**TASK**
Send back exactly the lines from the opening line of the records below through the one with "# +Z runs up".

## begin SUPPLIED DATA

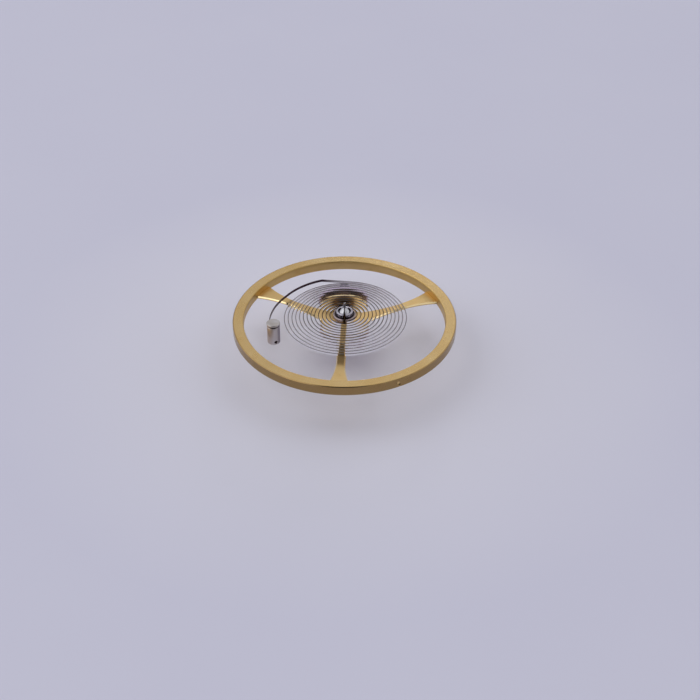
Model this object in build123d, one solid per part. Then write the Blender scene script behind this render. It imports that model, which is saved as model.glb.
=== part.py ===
from build123d import *
import math
import os

# A wrist-watch balance complete: the wheel on its staff, the roller with its impulse jewel
# below it, the collet and the hairspring above it, and the stud at the spring's outer end.
# Lengths are in millimetres and angles in degrees. The origin is the tip of the lower pivot,
# +Z runs up the staff to the upper pivot, and angles are counted from +X towards +Y.

# Balance wheel
wheel_diameter = 10.0
rim_width = 0.48
rim_height = 0.45
rim_chamfer = 0.03
arm_count = 3
first_arm_angle = 26.9
arm_rise = 0.04
arm_thickness = 0.13
arm_chamfer = 0.035
arm_waist_width = 0.40
arm_waist_radius = 2.80
arm_root_width = 1.02
arm_hub_width = 0.80
hub_diameter = 2.16
hub_corner_radius = 0.22
poise_angle = 297.6
poise_diameter = 0.24
poise_depth = 0.09

# Balance staff, from the lower pivot's tip upwards
pivot_diameter = 0.10
pivot_length = 0.20
pivot_end_radius = 0.02
trumpet_length = 0.10
trumpet_diameter = 0.24
lower_cone_height = 0.20
bare_post_height = 0.44
roller_post_diameter = 0.42
flange_diameter = 1.04
flange_height = 0.28
flange_chamfer = 0.04
wheel_seat_diameter = 0.72
rivet_height = 0.05
rivet_lip = 0.05
collet_seat_diameter = 0.48
upper_cone_height = 0.14

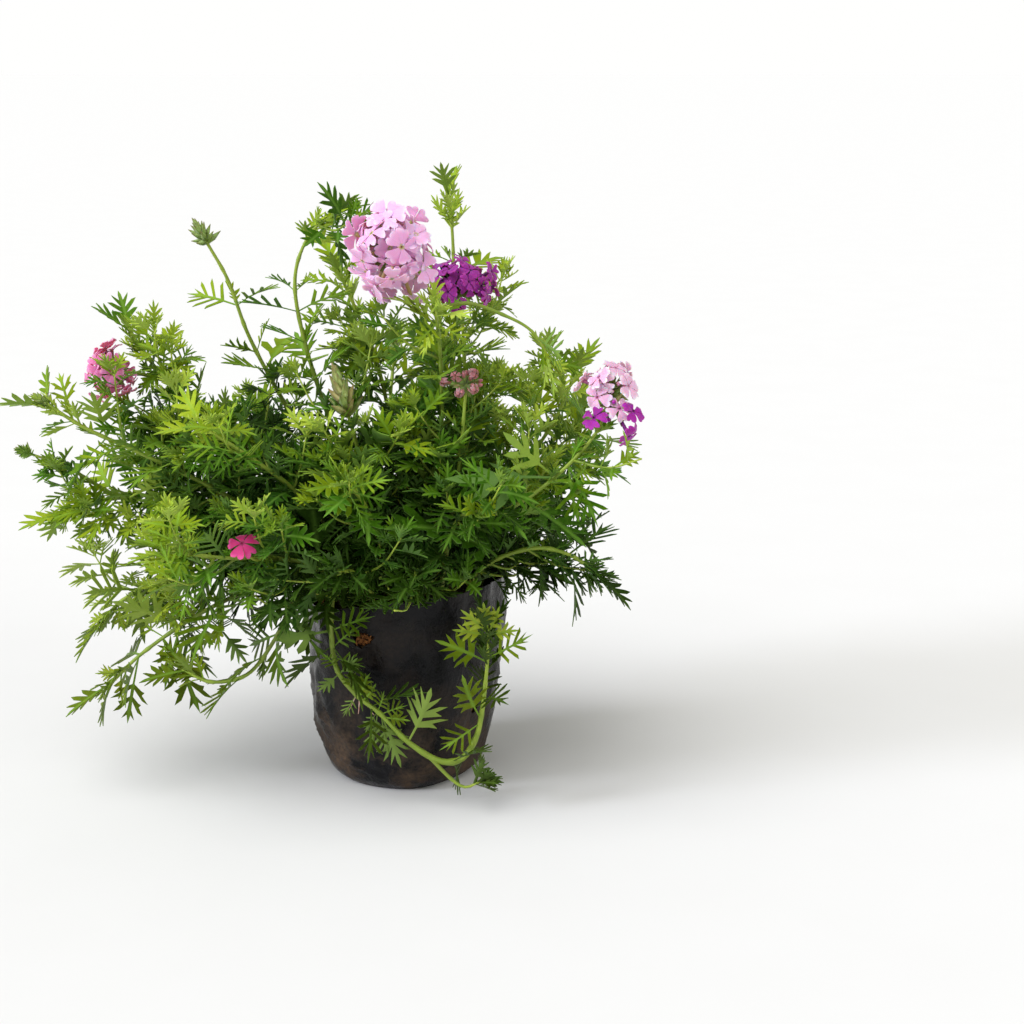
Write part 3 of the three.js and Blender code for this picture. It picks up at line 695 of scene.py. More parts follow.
def growth_of(tree):
    """Sockets of what each point knows: along, across, tone, and upper (1) or under (0)."""
    growth = add(tree, "Attribute", attribute_name="growth")
    parts = add(tree, "SeparateColor", {"Color": growth.outputs["Color"]})
    return (*parts.outputs, growth.outputs["Alpha"])


def film_material(settings):
    """Blown black polythene film. It is glossy where taut, grey with handling, and dusty low down."""
    material, tree, shader = new_material("black_polythene_film", IOR=1.51, Specular_IOR_Level=0.17)
    place = add(tree, "TexCoord").outputs["Object"]
    # Dust settles in clouds 20 mm across with specks of 2 mm, and mostly below half of the height.
    inputs = {"Vector": place, "Scale": per(20), "Detail": 6, "Roughness": 0.65, "Distortion": 0.4}
    clouds = add(tree, "MapRange", {0: add(tree, "TexNoise", inputs), 1: 0.42, 2: 0.68})
    inputs = {"Vector": place, "Scale": per(2.2), "Detail": 4, "Roughness": 0.7}
    specks = add(tree, "MapRange", {0: add(tree, "TexNoise", inputs), 1: 0.35, 2: 0.7, 3: 0.35})
    height = add(tree, "SeparateXYZ", {0: place}).outputs["Z"]
    low = add(tree, "MapRange", {0: height, 1: 0.01, 2: 0.06, 3: 1.5, 4: 0.2})
    patchy = add(tree, "Math", {0: clouds, 1: low}, operation="MULTIPLY")
    dusty = add(tree, "Math", {0: patchy, 1: specks}, operation="MULTIPLY")
    # Blowing the film draws faint upright streaks into it, about 5 mm wide.
    drawn = add(tree, "VectorMath", {0: place, 1: (1, 1, 0.12)}, operation="MULTIPLY")
    inputs = {"Vector": drawn, "Scale": per(5), "Detail": 5, "Roughness": 0.6}
    hazy = add(tree, "MapRange", {0: add(tree, "TexNoise", inputs), 1: 0.42, 2: 0.72})
    clean = add(tree, "Mix", {0: hazy, 6: solid(settings.film), 7: solid("#0e0e12")}, data_type="RGBA")
    film = add(tree, "Mix", {0: dusty, 6: clean, 7: solid(settings.dust)}, data_type="RGBA")
    gloss = add(tree, "MapRange", {0: hazy, 3: 0.2, 4: 0.34})
    dull = add(tree, "Mix", {0: dusty, 2: gloss, 3: 0.85})
    # Fine crumples of about 7 mm, and the 1.5 mm orange peel that blown film keeps.
    inputs = {"Vector": place, "Scale": per(7), "Detail": 5, "Roughness": 0.6, "Distortion": 1.2}
    crumple = add(tree, "TexNoise", inputs)
    peel = add(tree, "TexNoise", {"Vector": place, "Scale": per(1.5), "Detail": 2})
    rough = add(tree, "Math", {0: peel, 1: 0.12, 2: crumple}, operation="MULTIPLY_ADD")
    bump = add(tree, "Bump", {"Height": rough, "Strength": 0.55, "Distance": 0.0016})
    feed(tree, shader, {"Base Color": film, "Roughness": dull, "Normal": bump})
    return material


def potting_material(settings):
    """Peaty potting mix. It is matt dark brown, with paler fibres and grit about 1.6 mm across."""
    material, tree, shader = new_material("potting_mix", Roughness=0.95, Specular_IOR_Level=0.25)
    place = add(tree, "TexCoord").outputs["Object"]
    inputs = {"Vector": place, "Scale": per(6), "Detail": 6, "Roughness": 0.7}
    clumps = add(tree, "TexNoise", inputs)
    grit = add(tree, "TexVoronoi", {"Vector": place, "Scale": per(1.6)})
    stops = [(0.25, solid("#1c110a")), (0.55, solid(settings.soil)), (0.85, solid("#6d5238"))]
    earth = add(tree, "ValToRGB", {"Fac": clumps}, stops)
    pale = add(tree, "MapRange", {0: grit.outputs["Color"], 1: 0.86, 2: 0.9})
    gritty = add(tree, "Mix", {0: pale, 6: earth, 7: solid("#8d7456")}, data_type="RGBA")
    bump = add(tree, "Bump", {"Height": grit.outputs["Distance"], "Strength": 0.8, "Distance": 0.0012})
    feed(tree, shader, {"Base Color": gritty, "Normal": bump})
    return material


def fibre_material():
    """Coir fibres: dry, matt and a warm brown that pales along the fibre."""
    material, tree, shader = new_material("coir_fibre", Roughness=0.85, Specular_IOR_Level=0.2)
    place = add(tree, "TexCoord").outputs["Object"]
    hue = add(tree, "TexNoise", {"Vector": place, "Scale": per(1.6), "Detail": 3})
    brown = add(tree, "ValToRGB", {"Fac": hue}, [(0.35, solid("#5a3219")), (0.65, solid("#b27843"))])
    feed(tree, shader, {"Base Color": brown})
    return material


def leaf_material(settings):
    """A verbena leaf. Short rough hairs make it matt, its veins are pale and its back is grey-green."""
    finish = dict(Roughness=0.5, Specular_IOR_Level=0.17, Specular_Tint=(0.68, 0.95, 0.22, 1))
    finish |= dict(Subsurface_Weight=0.12, Subsurface_Scale=0.0012, Subsurface_Radius=(0.6, 1, 0.15))
    material, tree, shader = new_material("leaf_blade", **finish)
    place = add(tree, "TexCoord").outputs["Object"]
    _, across, tone, upper = growth_of(tree)
    patches = add(tree, "TexNoise", {"Vector": place, "Scale": per(11), "Detail": 3})
    shifted = add(tree, "Math", {0: patches, 1: 0.35, 2: tone}, operation="MULTIPLY_ADD")
    # level is the leaf's tone, which holds its age and also painted shade in the crown's heart and low down,
    # and painted light at -X and at the top.
    level = add(tree, "MapRange", {0: shifted, 1: 0.17, 2: 1.17})
    stops = [(0.12, solid(settings.old_leaf)), (0.5, solid(settings.leaf))]
    stops += [(0.85, solid(settings.young_leaf)), (1, solid("#b5c84a"))]
    grown = add(tree, "ValToRGB", {"Fac": level}, stops)
    # Whole shoots, some 40 mm long, are bluer than others.
    shoots = add(tree, "TexNoise", {"Vector": place, "Scale": per(40), "Detail": 1})
    cool = add(tree, "MapRange", {0: shoots, 1: 0.52, 2: 0.66, 4: 0.24})
    cooled = add(tree, "Mix", {0: cool, 6: grown, 7: solid("#2c652b")}, data_type="RGBA")
    # The lowest leaves turn olive. Leaves of a low level, the old ones and those in painted shade, show less
    # of this, of their veins and mottle, and of their grey-green backs: painted shade that keeps them dark.
    pale = add(tree, "MapRange", {0: level, 1: 0.05, 2: 0.4, 3: 0.3})
    height = add(tree, "SeparateXYZ", {0: place}).outputs["Z"]
    low = add(tree, "MapRange", {0: height, 1: 0.06, 2: 0.13, 3: 0.55, 4: 0})
    olive = add(tree, "Math", {0: low, 1: pale}, operation="MULTIPLY")
    green = add(tree, "Mix", {0: olive, 6: cooled, 7: solid("#646212")}, data_type="RGBA")
    # The midrib and the 2 mm mottle between the side veins.
    middle = add(tree, "MapRange", {0: across, 1: 0, 2: 0.16, 3: 0.5, 4: 0})
    rib = add(tree, "Math", {0: middle, 1: pale}, operation="MULTIPLY")
    ribbed = add(tree, "Mix", {0: rib, 6: green, 7: solid("#7fab44")}, data_type="RGBA")
    mottle = add(tree, "TexNoise", {"Vector": place, "Scale": per(1.8), "Detail": 2})
    specks = add(tree, "MapRange", {0: mottle, 1: 0.5, 2: 0.75, 4: 0.3})
    speck = add(tree, "Math", {0: specks, 1: pale}, operation="MULTIPLY")
    veined = add(tree, "Mix", {0: speck, 6: ribbed, 7: solid("#639030")}, data_type="RGBA")
    # The grey-green back shows less on leaves of a low level: painted shade.
    greyed = add(tree, "Math", {0: pale, 1: 0.4}, operation="MULTIPLY")
    under = add(tree, "Mix", {0: greyed, 6: green, 7: solid(settings.leaf_back)}, data_type="RGBA")
    face = add(tree, "Mix", {0: upper, 6: under, 7: veined}, data_type="RGBA")
    bump = add(tree, "Bump", {"Height": mottle, "Strength": 0.35, "Distance": 0.0005})
    feed(tree, shader, {"Base Color": face, "Normal": bump})
    return material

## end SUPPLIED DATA

**SOLUTION TO THE EXERCISE**
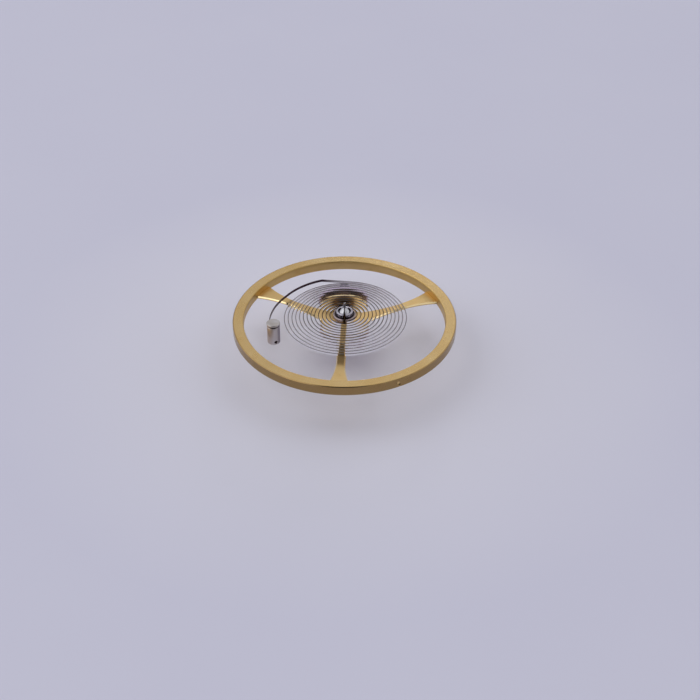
Model this object in build123d, one solid per part. Then write the Blender scene script behind this render. It imports that model, which is saved as model.glb.
=== part.py ===
from build123d import *
import math
import os

# A wrist-watch balance complete: the wheel on its staff, the roller with its impulse jewel
# below it, the collet and the hairspring above it, and the stud at the spring's outer end.
# Lengths are in millimetres and angles in degrees. The origin is the tip of the lower pivot,
# +Z runs up the staff to the upper pivot, and angles are counted from +X towards +Y.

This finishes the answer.